One-Up: Jacoby Ellsbury
Starting with Monday’s Houston opener, the center-fielder has gone 9-25 with 5 RBI, 4 BB, and 2 SB. In recent weeks he’s begun to flash his power again, and remains as consistent as ever in the field. It’s safe to say that Ellsbury has regained the stock that dropped off since last year’s disappointment. Which of course means…
One-Down: Sox fans who want to see Ellsbury stick around
…that we better not get too used to him in a Sox uniform. With teams now more regularly locking up their homegrown superstar players to long-term contracts, free-agent classes are becoming less and less impressive.
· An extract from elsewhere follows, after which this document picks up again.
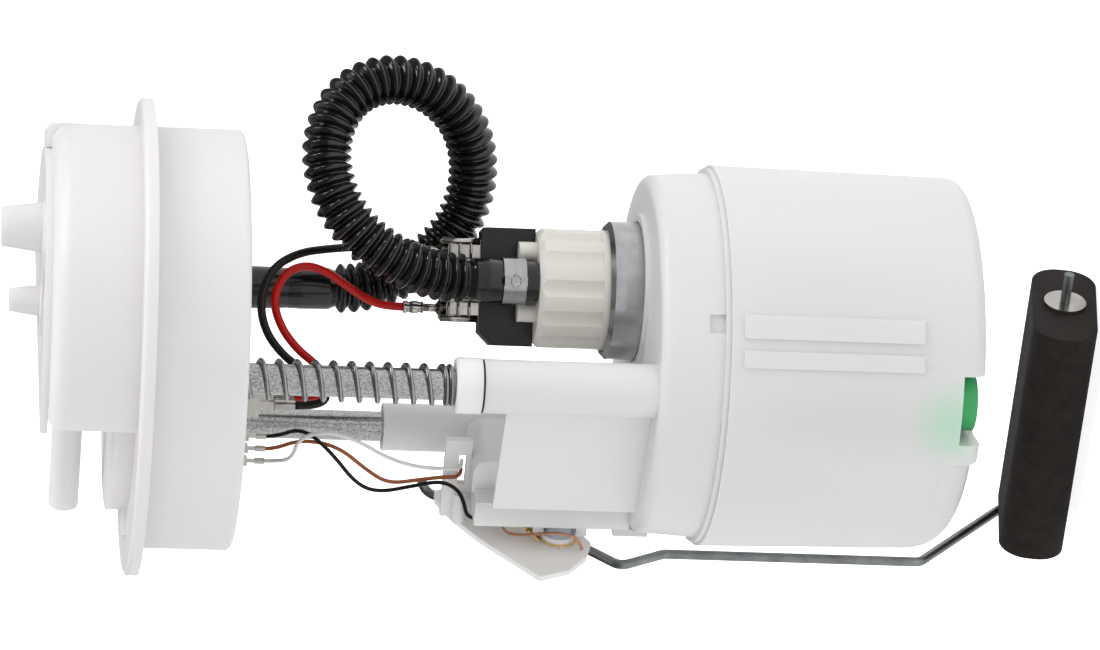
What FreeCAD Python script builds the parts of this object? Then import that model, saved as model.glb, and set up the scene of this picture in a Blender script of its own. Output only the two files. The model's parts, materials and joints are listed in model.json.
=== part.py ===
import FreeCAD, Part
import math
import os
import Sketcher
from FreeCAD import Placement, Rotation, Vector

# Fuel pump module, lifted out of its tank. The tank flange is at the top, +Z points up out of the
# tank, and the origin is the middle of the flange ring's underside, where it seats on the tank.
# +X points to the side that carries the level sender. All sizes are millimetres.

doc = FreeCAD.newDocument("FuelPumpModule")

SIZES = {
    # Flange cap
    "ringRadius": 65.0, "ringThick": 3.6, "ringEdge": 1.2,
    "skirtRadius": 57.4, "skirtDrop": 25.0, "skirtRound": 1.6,
    "capWall": 2.4,
    "deckRadius": 47.2, "deckTop": 9.0,
    "drumTop": 27.0, "drumRound": 5.0, "drumCut": -4.2,
    "lidRise": 2.0, "lidRadius": 51.0, "lidReach": 0.6,
    "lugWidth": 18.0, "lugRound": 2.2, "lugRise": 1.5, "lugHigh": 8.1, "lugIn": 50.4, "lugInset": 0.2,
    "lugTurn": 210.0,
    "stubWall": 1.8,
    "pipeRadius": 4.15, "pipeBore": 2.7, "pipeHeight": 19.4, "pipeReach": 54.0,
    "vent1X": -29.9, "vent1Y": -5.7, "vent1Base": 7.25, "vent1Tip": 5.45, "vent1Top": 39.8,
    "vent2X": -12.0, "vent2Y": 2.8, "vent2Base": 4.65, "vent2Tip": 3.2, "vent2Top": 37.2,
    "stepReach": 53.7, "stepWidth": 16.0, "stepRise": 1.4, "stepTurn": 30.0,
    "rodBoss": 7.2, "rodBossDrop": 8.0, "rodGrip": 5.0,
    "plugX": -22.0, "plugY": 24.0, "plugLong": 24.0, "plugWide": 12.0, "plugDepth": 14.0,
    "pinWidth": 2.8, "pinThick": 0.8, "pinRise": 10.0, "pinPitch": 4.4, "pinTail": 8.0,
    # Guide rods, spring and clips
    "rodRadius": 4.2, "rodBore": 3.2, "rodEnd": 185.0,
    "rod1X": -10.6, "rod1Y": 38.3, "rod2X": 36.3, "rod2Y": -16.9,
    "clipRadius": 6.4, "clipThick": 2.6, "clipBack": 1.0, "rodEdge": 0.6,
    "springWire": 1.4, "springPitch": 4.77, "springGap": 0.1, "springRest": 0.1,
    "slideGap": 0.08,
    # Reservoir cover with its guide sleeves
    "coverRadius": 50.2, "coverTop": 135.5, "coverWall": 2.2, "coverRound": 3.0, "coverPlug": 162.0,
    "beadRadius": 51.6, "beadHigh": 1.4,
    "sleeve1Radius": 7.3, "sleeve1Top": 88.8, "sleeve2Radius": 6.7, "sleeve2Top": 69.0,
    "sleeveEnd": 181.0, "bushRadius": 7.6, "bushTop": 81.2, "bushHigh": 7.0, "bushEdge": 0.6,
    "sealInset": 0.4, "coverDraft": 1.0, "canCollar": 10.0,
    "webThick": 2.0, "webTop": 96.0, "webInner": -4.0, "webOuter": 33.0, "webFront": 28.0, "canGap": 0.3,
    "plugGap": 0.1,
    # Reservoir bucket
    "bucketRadius": 52.5, "bucketTop": 153.7, "bucketEnd": 223.5, "bucketWall": 2.0,
    "bucketDraft": 1.2, "bucketRound": 4.0, "wellRadius": 8.8, "wellTop": 170.0, "wellWall": 1.3,
    "wellSlot": 6.0, "wellSlotTop": 203.5, "ribWide": 1.5, "ribThick": 1.6, "ribIn": 21.0,
    "footRadius": 7.9, "footDrop": 4.9, "footBody": 6.5, "footRise": 5.6,
    "footPort": 3.2, "footRoom": 5.2, "seatSink": 0.8, "footLip": 1.2,
    "bayRadius": 9.6, "bayWall": 1.6, "bayDepth": 6.3, "bayReach": 10.0,
    "bayEnd": "=bucketEnd - bayDepth", "footTop": "=bayEnd - footRise", "footSeat": "=bayEnd - seatSink",
    "cornerRound": 11.0, "cornerFrom": -40.0, "cornerTo": 88.0,
    "windowTurn": 130.0, "windowWide": 5.1, "windowHigh": 4.4, "windowTop": 148.0, "windowDeep": 1.1,
    "panelRise": 0.7, "panelTop": 157.0, "panelEnd": 206.0,
    "discRadius": 4.7, "discThick": 1.2, "discPlay": 0.1,
    # Fuel pump
    "pumpX": -14.7, "pumpY": -8.5, "pumpTurn": 210.0,
    "canRadius": 19.0, "canWall": 1.2, "canTop": 125.5, "canEnd": 204.5, "canLip": 17.0,
    "headRadius": 16.5, "headRise": 19.2, "headFoot": 17.7, "footHigh": 7.3, "headChamfer": 1.6,
    "roofSink": 2.3, "canCurl": 1.2, "bearingRadius": 3.6, "shaftGap": 0.05, "shaftIn": 2.0,
    "headTop": "=canTop - headRise", "headBase": "=canTop + canWall + footHigh",
    "headRoof": "=canTop + canWall + roofSink", "bearingHigh": "=footHigh - roofSink",
    "shaftEndGap": 0.3, "spacerGap": 0.5, "sockRound": 2.0, "brushGap": 0.05, "brushSeat": 2.0,
    "brushTop": "=headBase + brushSeat", "ballCoilSink": 0.7,
    "scallopRadius": 4.0, "scallopDepth": 0.9, "scallopCount": 12,
    "nipX": 1.5, "nipY": -9.5, "nipRadius": 4.2, "nipBore": 2.6, "nipRise": 16.3,
    "boss1X": 9.8, "boss2X": -6.8, "bossY": -4.3, "bossRadius": 2.7, "bossRise": 4.9,
    "nipTop": "=headTop - nipRise", "bossTop": "=headTop - bossRise",
    "ballRadius": 2.9, "ballRoom": 3.6, "ballSeatSink": 11.7, "ballRoomSink": 2.3, "seatBore": 2.2,
    "ballSeat": "=headTop + ballSeatSink", "ballRoomTop": "=headTop + ballRoomSink",
    "ballWire": 0.5, "ballCoil": 2.3,
    "blockLong": 32.4, "blockWide": 8.6, "blockY": 2.8, "blockHigh": 14.8, "blockCut": 1.2, "blockStep": 3.4,
    "blockTop": "=headTop - blockHigh",
    "tagThick": 0.8, "tagWidth": 6.3, "tagRise": 9.0, "tag1X": 9.5, "tag2X": -6.4, "tagY": 0.6,
    "lugLong": 11.0, "lugWide": 7.4, "lugThick": 2.6, "neckLong": 4.2, "neckWide": 2.4,
    "crimpRadius": 1.75, "crimpLong": 5.4,
    "magnetOuter": 17.6, "magnetInner": 13.6, "magnetSink": 12.0, "magnetEnd": 184.0,
    "magnetTop": "=headBase + magnetSink",
    "magnetAngle": 130.0,
    "coreRadius": 13.0, "coreInset": 3.0, "coreSlots": 8, "slotWide": 2.4,
    "slotDeep": 7.0, "shaftRadius": 1.6, "shaftEnd": 199.0,
    "coreTop": "=magnetTop + coreInset", "coreEnd": "=magnetEnd - coreInset",
    "shaftTop": "=headRoof + shaftIn", "commRadius": 8.0, "commSink": 9.0, "commHigh": 4.0,
    "commTop": "=headBase + commSink",
    "brushWide": 4.0, "brushAt": 5.4,
    "plateTop": 186.4, "plateThick": 3.2, "wheelRadius": 14.4, "wheelThick": 3.6, "wheelGap": 0.15,
    "vaneCount": 24, "vaneDeep": 2.2, "vaneWide": 1.6,
    "inletEnd": 208.5, "inletRadius": 4.5, "inletBore": 3.2, "inletX": -8.5,
    "isoTop": 194.0, "isoThick": 2.2, "isoLip": 13.0,
    "sockRadius": 13.4, "sockTop": 212.0, "sockEnd": 220.0,
    # Level sender
    "hubY": 15.5, "hubZ": 116.8, "hubRadius": 4.0, "hubGap": 0.08,
    "senderInner": 38.2, "senderOuter": 44.4, "senderBack": 9.6, "senderFront": 21.0,
    "senderTop": 92.5, "roomEdge": 1.0, "roomRise": 4.0, "lidThick": 1.2,
    "boxInner": 28.2, "boxFront": 13.5, "boxTop": 92.0, "boxRound": 4.0, "boxWall": 1.8,
    "earY": 4.6, "earThick": 2.2, "earInner": 26.0, "earOuter": 50.4, "earTop": 84.6, "earEnd": 94.6,
    "earSlotLong": 9.4, "earSlotWide": 2.0, "earSlotX": 35.2, "slotSpread": 1.3,
    "postRadius": 1.95, "postOuter": 50.8, "guardBack": 7.0, "guardFront": 18.6,
    "tagBack": 8.6, "tagEnd": 102.6, "tagSeat": 47.6, "tagOver": 0.3,
    "guardOuter": 48.4, "guardThick": 3.0, "guardGap": 0.5,
    "hookBack": 6.0, "hookWide": 5.0, "hookGap": 0.4, "hookEnd": 142.6, "hookOuter": 52.8, "hookThick": 2.6,
    "cardThick": 0.8, "cardLong": 29.0, "cardX": 41.2, "wiperX": 38.9, "wiperThick": 1.2, "wiperWide": 3.0,
    "wiperLong": 16.0, "wiperAngle": 40.0, "forkTop": 104.4, "forkWide": 5.0, "forkGap": 0.06,
    "forkSplit": 0.8, "forkFrom": 47.0,
    "holderInner": 51.7, "holderThick": 1.6, "holderRound": 0.8, "clipHigh": 3.4, "snapLong": 5.0,
    "snapWide": 5.4,
    "buttonRadius": 4.9, "buttonInner": 48.8, "ringHigh": 0.4, "ringInner": 50.2, "ringWide": 0.7,
    # Float arm
    "armWire": 1.35, "armX": 54.7, "armBend": 3.6,
    "floatTop": -18.3, "floatEnd": 52.7, "floatY": -2.8, "floatZ": 253.8,
    "floatWide": 40.0, "floatThick": 18.0, "floatRound": 1.0, "floatGap": 0.05, "floatLean": 9.0,
    "washerRadius": 5.85, "washerThick": 1.2, "tailEnd": -28.0,
    # Hose and wires
    "hoseRadius": 6.85, "hoseCuff": 5.75, "hoseBore": 4.2, "cuffLong": 19.0, "cuffIn": 26.0,
    "hoseTop": 1.0, "hoseSeat": 0.3, "hoseGap": 0.05, "clampGap": 0.1,
    "clampRadius": 6.55, "clampWide": 6.2, "clampRise": 9.9, "clampEar": 2.6, "clampAt": "=headTop - clampRise",
    "feedX": -8.6, "feedY": -14.2, "feedDrop": 12.0, "feedBore": 2.2,
    "galleryRadius": 3.5, "galleryBore": 2.5,
    "pumpWire": 1.15, "signalWire": 0.55, "braidWire": 0.375,
    "braceThick": 0.5, "plateWide": 5.6, "plateLong": 5.2, "wireLead": 5.0, "lugSeat": 0.3,
    "feed1X": 2.4, "feed1Y": 25.4, "feed2X": 1.6, "feed2Y": 31.0, "feedTop": 19.0, "bladeIn": 8.0,
    "signal1X": 30.4, "signalPitch": 4.0, "signalY": 0.0, "signalTop": 25.0, "signalTag": 2.8,
    "signalScale": 0.5,
}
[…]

As has been oft-written about, Ellsbury is represented by the devil himself, Scott Boras, he of the long, drawn-out, painful negotiation. It’s pretty safe to say that, at least with the shape of the market, Jacoby has played his way into a big contract, and the question is whether or not the Red Sox are willing to pony up the big bucks for him. After all, Jackie Bradley Jr. has impressed in the minor leagues, and was always set up as Ellsbury’s replacement. This is definitely something to watch, but my guess is, some other team will jump and the Red Sox won’t match. And, honestly, good for Ells.
One-Up: How the bullpen is shaping up
Against all odds, the Red Sox bullpen still remains a huge strength of late. Craig Breslow still remains a dependable lefty, and Franklin Morales is on his way back to the team from rehabbing. I weirdly love the idea of having Brandon Workman, Drake Britton, and Rubby De La Rosa all coming out of the pen this fall (the latter’s two first appearances perfectly encapsulate him as a player: his first a magnificent 1-2-3 outing with sharp stuff, and then his fastball flattening out in the second, giving up two homers). And of course, as long as the Red Sox can get to Tazawa and Uehara, they’ll be okay. Uehara, especially, has been an absolute superstar this season. I’d love to see the Sox give him another one-year flyer next year, as he can once again be the one mark of consistency on a dramatically changing team.
One-Down: Jake Peavy
5 innings, 105 pitches, 1 BB, 0 K, 6 ER, 10 H, 2 HR. Yeesh. My guess is this is an outlier for Peavy, but still. Not pretty at all.